Dots, Lines & Pixels

DPI (dots per inch):
Resolution (dot/spot size on an imaging device).

  • The higher the resolution, the smaller the dot size.
  • The smaller the dot size, the sharper the image.
  • Small dots (high resolutions) are required for high line screens.
  • Common laser printer resolutions are 300, 400, or 600 dpi.
  • Resolutions of 2400 dpi or higher are required for print.
  • DPI is often used interchangeably with PPI (pixels per inch) to describe computer monitor screen resolution or scan resolution.
LPI (lines per inch):
Number of lines or rows of dots in a halftone or screen tint.
  • Standard line screens are 65, 85, 100, 120, 133, 150, 175 & 200 lpi.
  • Small dots (high resolutions) are required for high line screens.
  • 300 dpi laser printers can print a line screen of up to 53 lpi.
  • 600 dpi laser printers can print a line screen of up to 85 lpi.
  • 2540 dpi resolution is recommended for line screens of 150 lpi or above.
General guidelines for selecting line screens:
  • Silk screening on cloth, fabric: 45 to 65 lpi.
  • Photocopy masters: 65 or 85 lpi.
  • Newspaper: 65, 85 or 100 lpi.
  • Quick printing: 85, 100 or 120 lpi.
  • Magazines: 120, 133 or 150 lpi.
  • Commercial printing: 150, 175 & 200 lpi.
PPI (pixels per inch):
Resolution of a scanned image or screen display.
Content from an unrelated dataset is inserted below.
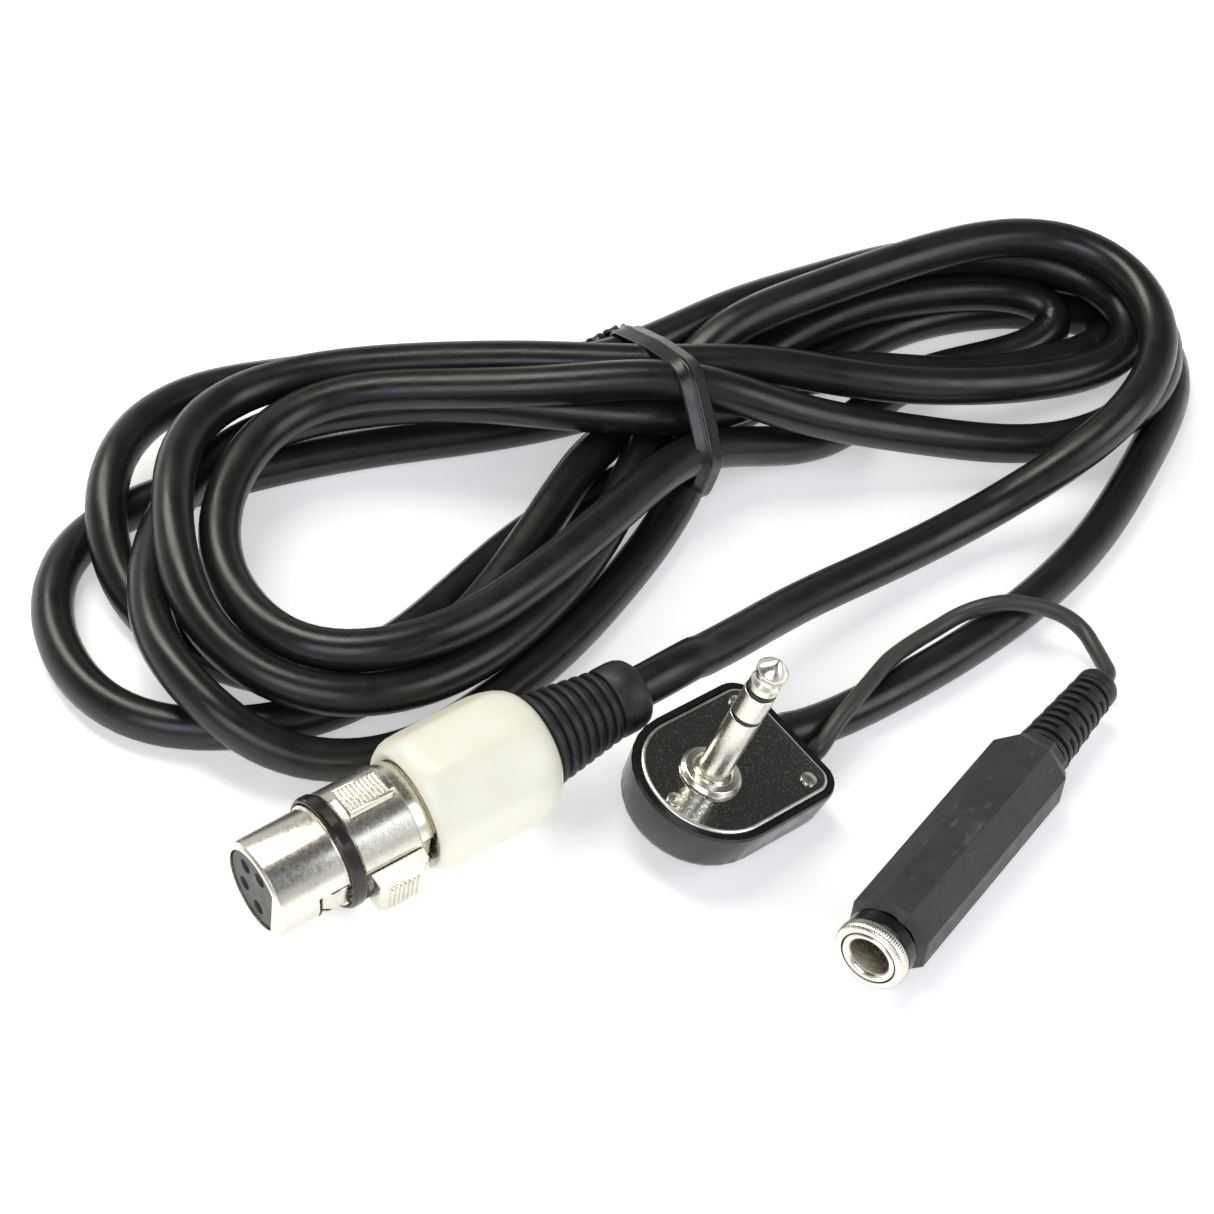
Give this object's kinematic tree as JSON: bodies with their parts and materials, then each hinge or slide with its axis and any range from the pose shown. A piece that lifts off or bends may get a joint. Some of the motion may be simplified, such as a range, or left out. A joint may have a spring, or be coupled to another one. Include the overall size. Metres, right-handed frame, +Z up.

  • The fewer pixels per inch, the less image detail.
  • A Macintosh monitor displays at 72 ppi.
  • A PC monitor displays at 96 ppi.
  • Continuous-tone images for reproduction are typically 300 ppi.
  • Line-art images for reproduction are typically 1200 to 2000 ppi.
  • PPI is often used interchangeably with DPI (dots per inch) to describe computer monitor screen resolution or scan resolution.